TASK OBJECTIVE -
Output a verbatim copy of the data, cut off after the line that contains "up stiffening beads.".

INFORMATION PROVIDED -
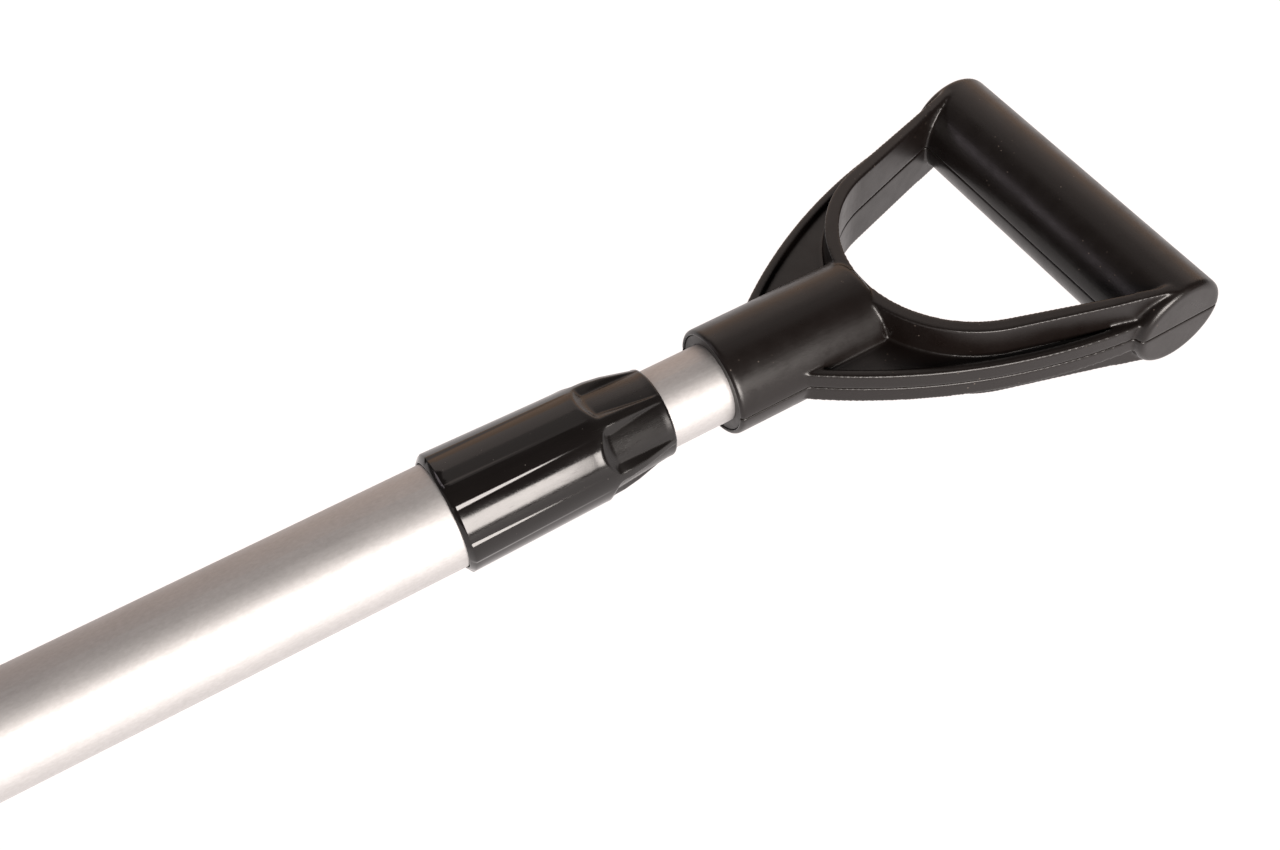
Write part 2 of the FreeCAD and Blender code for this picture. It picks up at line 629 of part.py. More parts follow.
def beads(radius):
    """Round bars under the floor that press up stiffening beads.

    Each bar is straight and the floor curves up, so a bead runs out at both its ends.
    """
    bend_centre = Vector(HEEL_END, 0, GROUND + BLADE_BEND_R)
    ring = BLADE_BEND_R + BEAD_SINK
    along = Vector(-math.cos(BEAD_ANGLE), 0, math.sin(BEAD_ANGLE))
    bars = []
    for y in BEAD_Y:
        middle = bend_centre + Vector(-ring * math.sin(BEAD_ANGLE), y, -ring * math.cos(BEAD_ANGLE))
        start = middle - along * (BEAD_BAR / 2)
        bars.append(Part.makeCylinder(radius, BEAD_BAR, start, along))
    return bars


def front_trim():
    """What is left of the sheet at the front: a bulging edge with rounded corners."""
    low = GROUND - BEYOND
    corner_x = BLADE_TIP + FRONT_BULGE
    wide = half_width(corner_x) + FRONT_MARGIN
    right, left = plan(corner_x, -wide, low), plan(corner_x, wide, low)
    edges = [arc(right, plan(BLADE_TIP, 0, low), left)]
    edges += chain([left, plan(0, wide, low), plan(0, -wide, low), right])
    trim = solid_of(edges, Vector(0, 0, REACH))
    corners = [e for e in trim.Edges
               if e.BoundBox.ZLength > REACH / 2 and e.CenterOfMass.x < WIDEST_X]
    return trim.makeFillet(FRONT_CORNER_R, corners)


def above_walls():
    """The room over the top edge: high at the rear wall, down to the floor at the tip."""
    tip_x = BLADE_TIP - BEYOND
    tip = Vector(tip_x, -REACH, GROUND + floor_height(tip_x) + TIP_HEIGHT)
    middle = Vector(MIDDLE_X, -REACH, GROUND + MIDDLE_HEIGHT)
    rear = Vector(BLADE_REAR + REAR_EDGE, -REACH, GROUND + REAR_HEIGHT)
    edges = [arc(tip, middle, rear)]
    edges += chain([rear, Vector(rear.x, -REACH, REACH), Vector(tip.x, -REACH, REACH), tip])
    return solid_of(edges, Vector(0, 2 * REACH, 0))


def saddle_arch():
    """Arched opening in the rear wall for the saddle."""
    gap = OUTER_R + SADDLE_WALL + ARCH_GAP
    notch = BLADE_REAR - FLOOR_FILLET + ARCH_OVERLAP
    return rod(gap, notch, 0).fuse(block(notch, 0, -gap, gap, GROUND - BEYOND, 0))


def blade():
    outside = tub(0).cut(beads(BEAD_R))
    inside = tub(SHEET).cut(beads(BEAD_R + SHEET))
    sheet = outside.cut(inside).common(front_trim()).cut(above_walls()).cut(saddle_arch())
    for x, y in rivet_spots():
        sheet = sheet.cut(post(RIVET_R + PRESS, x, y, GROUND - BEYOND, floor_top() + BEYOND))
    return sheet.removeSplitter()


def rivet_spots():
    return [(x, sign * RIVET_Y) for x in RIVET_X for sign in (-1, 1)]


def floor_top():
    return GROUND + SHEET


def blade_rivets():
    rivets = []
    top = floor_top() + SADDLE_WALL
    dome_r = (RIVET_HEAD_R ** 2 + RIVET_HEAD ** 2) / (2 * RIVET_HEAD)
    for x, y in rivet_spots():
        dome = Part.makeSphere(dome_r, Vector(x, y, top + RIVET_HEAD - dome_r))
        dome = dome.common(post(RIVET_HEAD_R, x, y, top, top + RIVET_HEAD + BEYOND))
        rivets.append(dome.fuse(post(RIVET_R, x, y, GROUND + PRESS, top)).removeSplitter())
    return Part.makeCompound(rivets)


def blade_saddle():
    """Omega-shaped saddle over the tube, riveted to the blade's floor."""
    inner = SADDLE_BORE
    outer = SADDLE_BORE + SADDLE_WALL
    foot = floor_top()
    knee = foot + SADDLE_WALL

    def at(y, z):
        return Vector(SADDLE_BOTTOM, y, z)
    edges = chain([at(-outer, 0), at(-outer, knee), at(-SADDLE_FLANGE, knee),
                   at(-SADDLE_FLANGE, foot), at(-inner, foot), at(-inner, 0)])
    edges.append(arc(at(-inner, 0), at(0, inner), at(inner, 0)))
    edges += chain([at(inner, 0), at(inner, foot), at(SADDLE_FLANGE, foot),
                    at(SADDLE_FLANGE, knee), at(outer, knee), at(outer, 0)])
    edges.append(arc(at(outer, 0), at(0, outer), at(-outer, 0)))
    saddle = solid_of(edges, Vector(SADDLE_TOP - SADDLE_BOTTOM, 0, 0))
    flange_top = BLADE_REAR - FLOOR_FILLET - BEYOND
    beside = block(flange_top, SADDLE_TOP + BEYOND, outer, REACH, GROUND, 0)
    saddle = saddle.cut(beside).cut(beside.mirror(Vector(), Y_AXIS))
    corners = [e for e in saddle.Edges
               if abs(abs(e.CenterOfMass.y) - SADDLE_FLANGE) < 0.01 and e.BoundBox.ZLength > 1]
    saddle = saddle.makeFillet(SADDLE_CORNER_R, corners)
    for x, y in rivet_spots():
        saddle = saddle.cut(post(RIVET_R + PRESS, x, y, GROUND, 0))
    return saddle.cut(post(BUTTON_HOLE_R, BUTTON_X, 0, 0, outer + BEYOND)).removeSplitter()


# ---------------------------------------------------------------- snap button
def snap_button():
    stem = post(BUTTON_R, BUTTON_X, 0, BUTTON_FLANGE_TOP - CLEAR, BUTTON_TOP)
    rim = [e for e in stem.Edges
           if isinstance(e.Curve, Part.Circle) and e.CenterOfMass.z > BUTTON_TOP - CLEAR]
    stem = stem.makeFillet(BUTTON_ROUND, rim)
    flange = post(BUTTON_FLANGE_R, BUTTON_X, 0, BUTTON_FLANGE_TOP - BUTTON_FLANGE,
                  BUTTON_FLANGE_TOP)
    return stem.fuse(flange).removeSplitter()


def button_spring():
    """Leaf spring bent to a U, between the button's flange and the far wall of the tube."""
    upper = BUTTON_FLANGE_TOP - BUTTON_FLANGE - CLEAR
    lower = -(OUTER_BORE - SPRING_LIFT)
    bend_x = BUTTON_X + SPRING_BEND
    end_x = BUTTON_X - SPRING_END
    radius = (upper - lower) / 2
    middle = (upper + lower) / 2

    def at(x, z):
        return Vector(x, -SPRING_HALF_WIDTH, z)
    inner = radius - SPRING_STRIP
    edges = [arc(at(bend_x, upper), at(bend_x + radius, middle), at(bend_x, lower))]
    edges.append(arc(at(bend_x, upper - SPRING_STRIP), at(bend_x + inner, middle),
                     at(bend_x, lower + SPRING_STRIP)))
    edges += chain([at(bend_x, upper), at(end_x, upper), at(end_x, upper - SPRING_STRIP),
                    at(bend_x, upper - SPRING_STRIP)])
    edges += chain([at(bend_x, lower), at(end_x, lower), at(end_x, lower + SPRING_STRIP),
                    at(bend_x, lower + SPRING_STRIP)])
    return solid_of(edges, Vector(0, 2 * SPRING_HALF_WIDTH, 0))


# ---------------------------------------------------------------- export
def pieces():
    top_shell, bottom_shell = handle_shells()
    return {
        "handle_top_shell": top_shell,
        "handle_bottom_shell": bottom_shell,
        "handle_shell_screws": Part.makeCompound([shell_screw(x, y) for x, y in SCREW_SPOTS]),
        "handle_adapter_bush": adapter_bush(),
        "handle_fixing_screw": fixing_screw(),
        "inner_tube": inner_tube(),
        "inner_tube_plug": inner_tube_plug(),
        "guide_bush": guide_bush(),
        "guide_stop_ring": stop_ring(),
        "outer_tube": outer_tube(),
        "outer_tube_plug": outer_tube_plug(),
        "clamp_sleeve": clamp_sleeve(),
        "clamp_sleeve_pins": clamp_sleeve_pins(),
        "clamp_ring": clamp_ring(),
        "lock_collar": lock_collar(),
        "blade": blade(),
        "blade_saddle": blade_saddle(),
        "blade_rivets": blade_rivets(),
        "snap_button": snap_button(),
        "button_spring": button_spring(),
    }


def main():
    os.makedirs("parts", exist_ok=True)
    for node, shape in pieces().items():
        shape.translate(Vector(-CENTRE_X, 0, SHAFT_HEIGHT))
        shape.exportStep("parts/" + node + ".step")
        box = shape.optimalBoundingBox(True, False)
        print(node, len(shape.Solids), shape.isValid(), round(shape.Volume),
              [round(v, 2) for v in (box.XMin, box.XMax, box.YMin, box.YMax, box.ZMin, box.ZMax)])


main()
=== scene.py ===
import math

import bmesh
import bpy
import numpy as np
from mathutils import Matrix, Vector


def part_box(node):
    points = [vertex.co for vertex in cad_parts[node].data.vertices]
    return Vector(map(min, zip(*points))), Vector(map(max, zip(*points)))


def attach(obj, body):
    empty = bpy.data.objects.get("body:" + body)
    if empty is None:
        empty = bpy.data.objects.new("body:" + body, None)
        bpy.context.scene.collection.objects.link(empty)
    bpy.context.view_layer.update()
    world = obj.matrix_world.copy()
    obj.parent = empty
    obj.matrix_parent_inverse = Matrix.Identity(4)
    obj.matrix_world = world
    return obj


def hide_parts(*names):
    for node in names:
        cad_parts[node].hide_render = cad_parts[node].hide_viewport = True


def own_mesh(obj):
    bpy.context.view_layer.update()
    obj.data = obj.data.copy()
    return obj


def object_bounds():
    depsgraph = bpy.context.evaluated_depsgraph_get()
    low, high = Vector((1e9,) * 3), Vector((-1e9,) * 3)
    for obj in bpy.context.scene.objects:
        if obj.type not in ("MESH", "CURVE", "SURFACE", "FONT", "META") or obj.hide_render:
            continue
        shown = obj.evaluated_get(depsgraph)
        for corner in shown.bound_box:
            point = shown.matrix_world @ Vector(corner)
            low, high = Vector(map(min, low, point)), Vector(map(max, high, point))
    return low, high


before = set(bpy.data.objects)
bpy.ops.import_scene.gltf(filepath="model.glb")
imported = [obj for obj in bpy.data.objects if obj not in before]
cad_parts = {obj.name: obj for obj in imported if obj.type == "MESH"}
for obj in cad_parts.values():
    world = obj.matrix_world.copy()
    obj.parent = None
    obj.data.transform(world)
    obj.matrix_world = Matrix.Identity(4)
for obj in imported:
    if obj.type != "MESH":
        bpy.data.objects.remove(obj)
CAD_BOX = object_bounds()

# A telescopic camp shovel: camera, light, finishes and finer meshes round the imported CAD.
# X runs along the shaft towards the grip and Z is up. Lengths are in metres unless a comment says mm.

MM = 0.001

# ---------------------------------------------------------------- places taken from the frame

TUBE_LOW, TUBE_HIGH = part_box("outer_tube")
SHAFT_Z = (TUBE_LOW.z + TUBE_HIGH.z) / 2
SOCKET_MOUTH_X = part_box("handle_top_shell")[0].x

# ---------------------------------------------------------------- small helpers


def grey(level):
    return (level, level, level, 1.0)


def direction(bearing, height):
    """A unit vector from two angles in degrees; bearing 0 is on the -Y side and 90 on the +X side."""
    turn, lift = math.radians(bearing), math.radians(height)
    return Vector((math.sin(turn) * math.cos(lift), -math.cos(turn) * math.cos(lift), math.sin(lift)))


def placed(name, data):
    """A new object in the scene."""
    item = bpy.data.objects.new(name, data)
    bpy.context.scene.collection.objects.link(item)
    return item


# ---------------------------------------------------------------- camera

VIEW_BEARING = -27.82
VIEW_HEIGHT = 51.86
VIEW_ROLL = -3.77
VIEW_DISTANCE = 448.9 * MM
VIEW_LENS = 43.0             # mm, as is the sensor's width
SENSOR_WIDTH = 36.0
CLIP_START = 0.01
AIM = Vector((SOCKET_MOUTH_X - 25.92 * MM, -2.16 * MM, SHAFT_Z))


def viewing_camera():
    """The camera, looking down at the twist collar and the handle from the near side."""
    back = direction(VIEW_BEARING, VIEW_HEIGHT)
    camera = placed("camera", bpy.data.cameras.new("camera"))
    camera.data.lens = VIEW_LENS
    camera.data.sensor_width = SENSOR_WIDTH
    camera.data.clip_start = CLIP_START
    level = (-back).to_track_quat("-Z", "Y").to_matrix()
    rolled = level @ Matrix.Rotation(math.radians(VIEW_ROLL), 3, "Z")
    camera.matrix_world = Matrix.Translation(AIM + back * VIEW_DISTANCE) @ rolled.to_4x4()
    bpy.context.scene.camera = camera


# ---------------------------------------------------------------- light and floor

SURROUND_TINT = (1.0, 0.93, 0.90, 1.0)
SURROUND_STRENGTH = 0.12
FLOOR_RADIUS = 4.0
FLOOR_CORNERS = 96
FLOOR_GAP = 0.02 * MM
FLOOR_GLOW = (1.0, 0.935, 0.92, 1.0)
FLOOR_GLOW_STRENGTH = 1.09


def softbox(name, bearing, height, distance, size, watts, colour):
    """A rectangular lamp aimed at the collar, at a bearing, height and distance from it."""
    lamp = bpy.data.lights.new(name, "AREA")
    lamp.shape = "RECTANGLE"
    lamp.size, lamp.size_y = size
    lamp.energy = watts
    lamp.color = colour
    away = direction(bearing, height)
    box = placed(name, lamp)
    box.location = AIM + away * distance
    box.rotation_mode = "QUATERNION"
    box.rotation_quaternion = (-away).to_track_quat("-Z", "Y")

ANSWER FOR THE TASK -
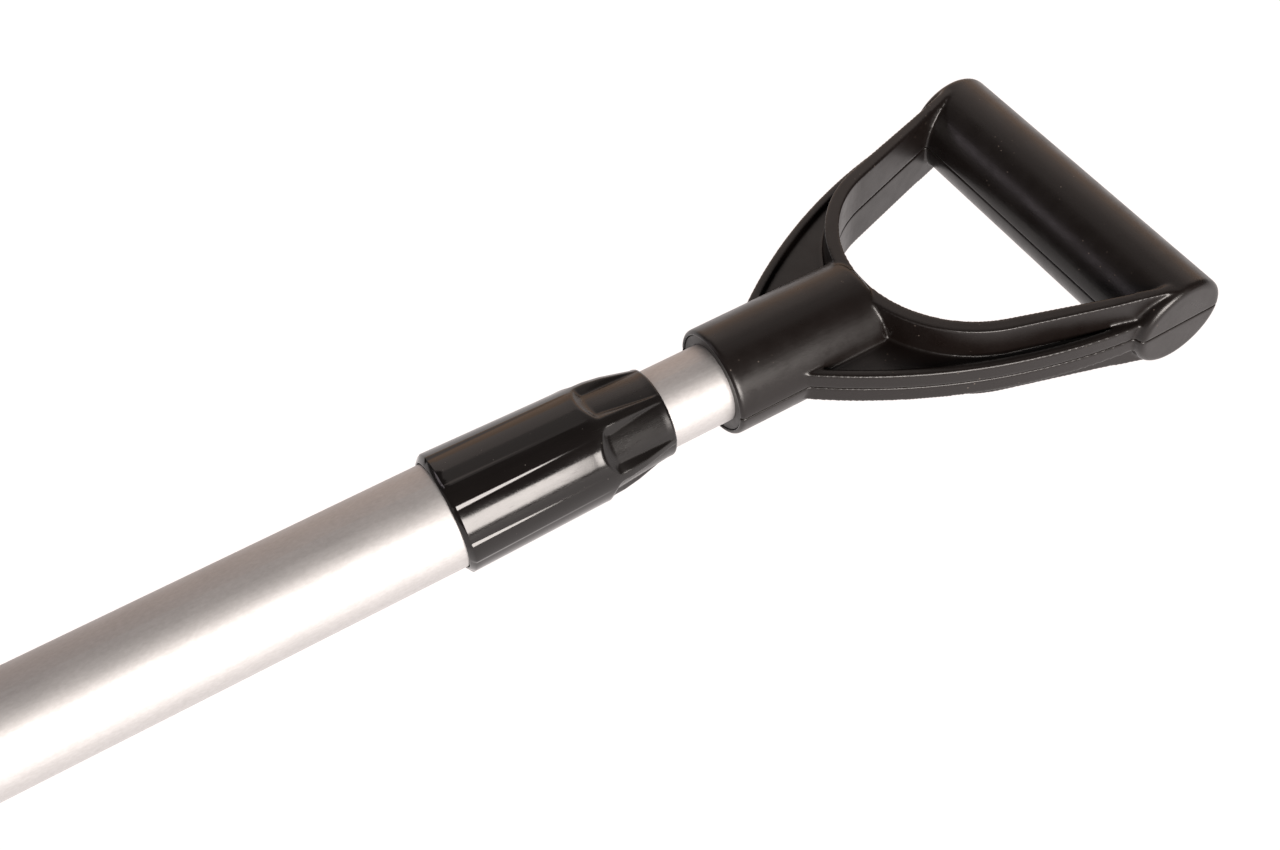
Write part 2 of the FreeCAD and Blender code for this picture. It picks up at line 629 of part.py. More parts follow.
def beads(radius):
    """Round bars under the floor that press up stiffening beads.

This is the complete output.